As an entrepreneur, Beranek’s achievements include founding the long-running WCVB television station in 1972 and the internet-pioneering company Bolt Beranek and Newman (BBN) in 1948.
Indeed, Beranek’s expertise with sound has benefited many fields, including music, aeronautics, architecture, and computer software, as he worked with entities ranging from the United Nations to NASA, for which his revolutionary sound work was featured in LIFE magazine.
A Giant’s Influence Lives On
And while Leo Beranek excelled in a variety of disciplines, it is his pioneering work in acoustics that cannot be understated. He profoundly impacted how sound is understood, controlled, and experienced. His contributions shaped the fields of architectural acoustics, noise control, and audio engineering, influencing generations of researchers and practitioners. The principles he established continue to guide innovation in professional sound, including the work of L-Acoustics, whose commitment to advancing the shared sound experience is part of the broader legacy Beranek helped define.

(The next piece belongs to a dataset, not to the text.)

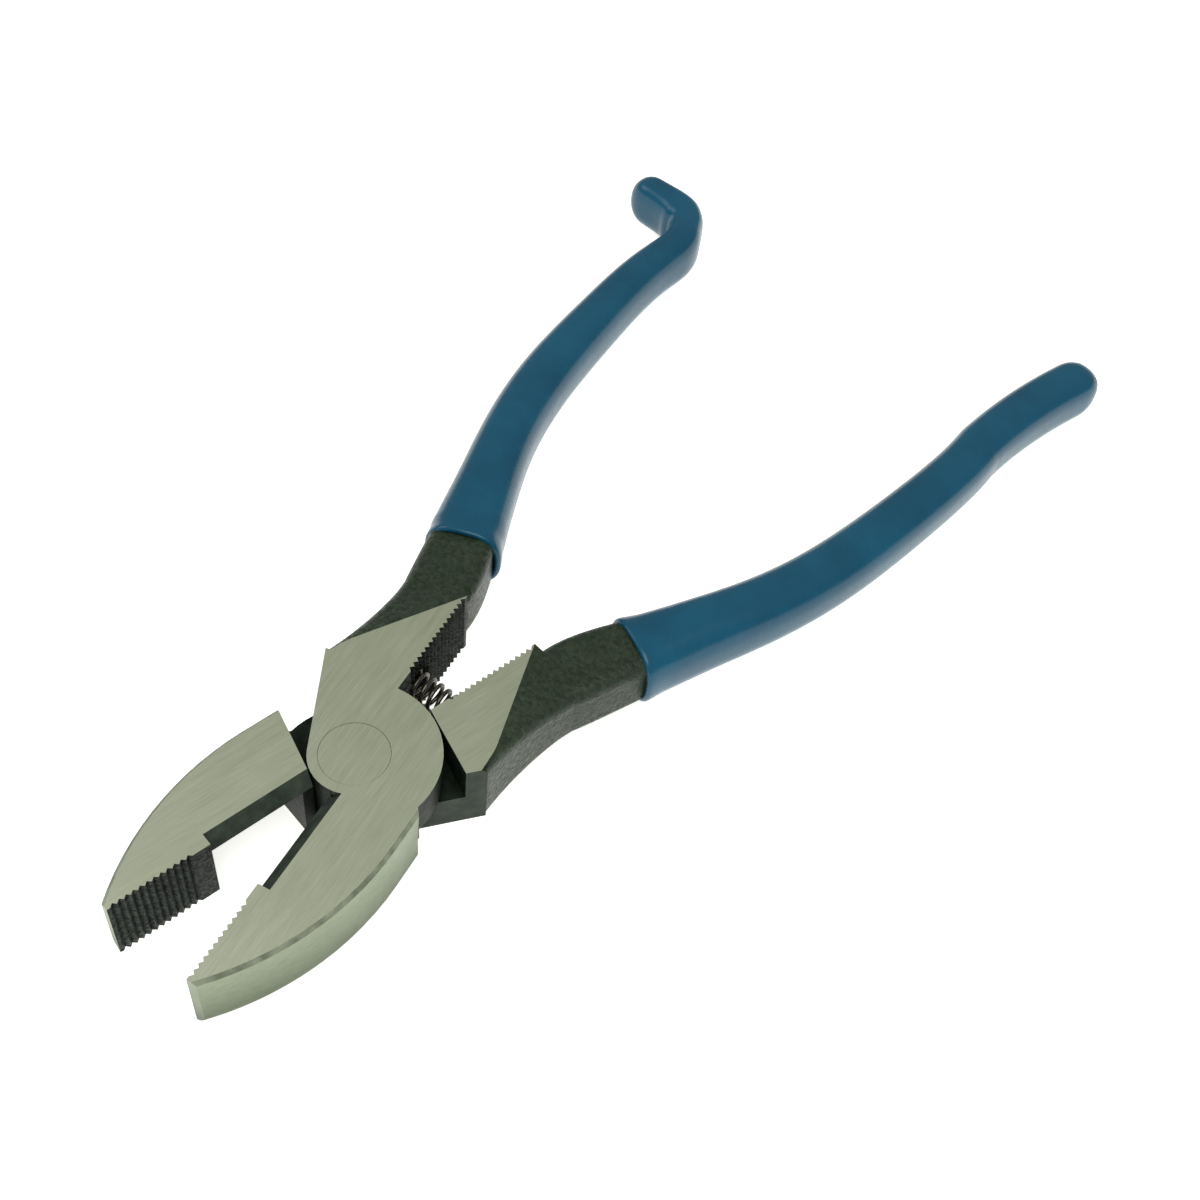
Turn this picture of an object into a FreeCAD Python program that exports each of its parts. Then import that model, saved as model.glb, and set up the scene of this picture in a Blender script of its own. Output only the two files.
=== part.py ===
"""Lineman pliers: two forged halves on one rivet, a return spring and two dipped grips.

Both halves start as the same forging. Each is drawn closed in a frame of its own:
the rivet's axis is Z, the nose points along -Y, the handle along +Y and the jaw lies on -X.
The joint disc fills the lower half of the thickness. The upper half is the same shape
turned over about Y, so its disc lies on top of the other one.
"""
import FreeCAD, Part
import math
import os

import Sketcher
from FreeCAD import Placement, Rotation, Vector

doc = FreeCAD.newDocument("LinemanPliers")

# ------------------------------------------------------------------ driving dimensions, mm
SIZES = [
    # head
    ("head_thickness", 15.9),       # bottom face to top face
    ("nose_reach", 48.3),           # rivet axis to the flat nose
    ("nose_width", 1.9),            # flat nose, one half
    ("head_width", 15.9),           # contact line to the jaw's outer side
    ("jaw_straight", 12.0),         # rivet axis to where the outer side starts to curve
    ("jaw_gap", 0.1),               # each jaw face stays this far off the contact line
    ("edge_break", 0.7),            # rough chamfer along the jaw's outer top edge
    ("edge_rounding", 3.0),         # the same edge underneath
    # jaw teeth
    ("jaw_tooth_count", 12),
    ("jaw_tooth_pitch", 1.28),
    ("jaw_tooth_depth", 0.55),
    # side cutter
    ("cutter_front", 28.9),         # rivet axis to the front end of the blades
    ("cutter_relief", 2.45),        # width of the bevel on the top face
    ("cutter_depth", 2.3),          # cutting edge below the top face
    ("hollow_width", 7.8),          # back relief at the bottom face
    ("hollow_heel", 10.8),          # rivet axis to the end of the back relief
    # joint
    ("disc_radius", 15.4),          # joint disc on the jaw's own side
    ("throat_radius", 8.2),         # joint disc on the other side
    ("joint_play", 0.28),           # between a disc and the shoulder that runs round it
    ("face_play", 0.04),            # between the two discs
    ("jaw_shoulder_angle", 12.8),   # shoulder on the jaw, from the X axis
    ("handle_shoulder_angle", 12.3),
    ("stop_angle", 25.0),           # normal of the straight stop edge, below the X axis
    ("rivet_radius", 6.35),
    ("rivet_play", 0.04),
    ("rivet_chamfer", 0.05),
    ("half_opening", 10.8),         # each half turned out from closed, degrees
    # ground root of the handle
    ("handle_gap", 0.8),            # inner handle face off the contact line
    ("corner_reach", 16.3),         # rivet axis to the outer corner, along Y
    ("ground_end", 39.7),           # end of the ground triangle
    ("root_drop", 1.75),            # forged surface below the ground face
    ("root_slope_run", 7.0),
    ("root_rounding", 2.2),
    ("serration_clear", 4.5),       # handle shoulder to the first groove
    ("serration_count", 15),
    ("serration_pitch", 1.28),
    ("serration_depth", 0.65),
    # handle and grips
    ("grip_wall", 1.3),
    ("straight_grip_start", 53.6),
    ("hooked_grip_start", 51.2),
    ("grip_end_wall", 2.2),
    ("tail_radius", 130.0),         # gentle outward sweep of both handle ends
    ("tail_length", 37.5),
    ("hook_radius", 4.9),
    ("hook_turn", 78.0),
    ("hook_length", 13.5),
    # return spring
    ("spring_radius", 2.6),         # to the wire's centre
    ("spring_wire", 0.8),
    ("spring_coils", 7.0),
    ("spring_seat_reach", 22.8),
    ("spring_seat_radius", 3.7),
    ("spring_seat_depth", 4.0),
]

# Handle course: distance along Y, centre on X, width and thickness of the forged steel.
HANDLE_COURSE = [
    (36.0, 7.7, 11.4, 12.0),
    (43.0, 7.95, 13.5, 12.6),
    (51.0, 9.45, 13.3, 12.2),
    (60.0, 11.7, 11.9, 11.6),
    (70.0, 14.1, 10.4, 11.1),
    (84.0, 17.2, 9.3, 10.4),
    (104.0, 19.0, 8.8, 9.8),
]
STRAIGHT_COURSE = [(125.0, 18.2, 8.3, 9.4), (150.0, 15.0, 7.9, 9.0)]
HOOK_COURSE = [(125.0, 18.0, 7.7, 9.4), (150.0, 14.6, 6.3, 9.0), (162.5, 14.4, 5.5, 9.2)]
CORE_CORNER = 2.4                   # corner radius of the forged section

sheet = doc.addObject("Spreadsheet::Sheet", "size")
for row, (alias, value) in enumerate(SIZES, start=1):
    sheet.set("A%d" % row, alias)
    sheet.set("B%d" % row, str(value))
    sheet.setAlias("B%d" % row, alias)
doc.recompute()


def size(alias):
    """One driving dimension, read from the sheet."""
    return float(sheet.get(alias))


THICKNESS = size("head_thickness")
MIDDLE = THICKNESS / 2


# ------------------------------------------------------------------ drawing helpers
def plane_sketch(body, role, name, offset=None):
    """A sketch on one of the body's own origin planes, moved by offset."""
    sketch = body.newObject("Sketcher::SketchObject", name)
    planes = [item for item in body.Origin.OriginFeatures if item.Role == role]
    sketch.AttachmentSupport = [(planes[0], "")]
    sketch.MapMode = "FlatFace"
    if offset is not None:
        sketch.AttachmentOffset = offset
    return sketch


def draw(sketch, start, steps):
    """A closed outline: a step (x, y) is a line, a step (xm, ym, x, y) an arc."""
    first = Vector(start[0], start[1], 0)
    here = first
    for step in steps:
        there = Vector(step[-2], step[-1], 0)
        if len(step) == 4:
            sketch.addGeometry(Part.Arc(here, Vector(step[0], step[1], 0), there))
        else:
            sketch.addGeometry(Part.LineSegment(here, there))
        here = there
    if not here.isEqual(first, 1e-7):
        sketch.addGeometry(Part.LineSegment(here, first))


def draw_circle(sketch, x, y, alias):
    """A circle whose radius is bound to one cell of the sheet."""
    circle = sketch.addGeometry(Part.Circle(Vector(x, y, 0), Vector(0, 0, 1), size(alias)))
    row = sketch.addConstraint(Sketcher.Constraint("Radius", circle, size(alias)))
    sketch.renameConstraint(row, "radius")
    sketch.setExpression("Constraints.radius", "size.%s" % alias)


def pad(body, sketch, name, length):
    """Pad a sketch up from its plane; length is an expression."""
    feature = body.newObject("PartDesign::Pad", name)
    feature.Profile = sketch
    feature.setExpression("Length", length)
    doc.recompute()
    return feature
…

In 2002, Beranek was awarded the National Medal of Science, the nation’s highest honor recognizing outstanding accomplishments in science and technology.
When he died in 2016 at age 102, the New York Times aptly described him as “a sought-after acoustics genius.” As the Grammy Awards recognized, while Leo Beranek is no longer with us, his monumental legacy to sound will be forever heard and felt.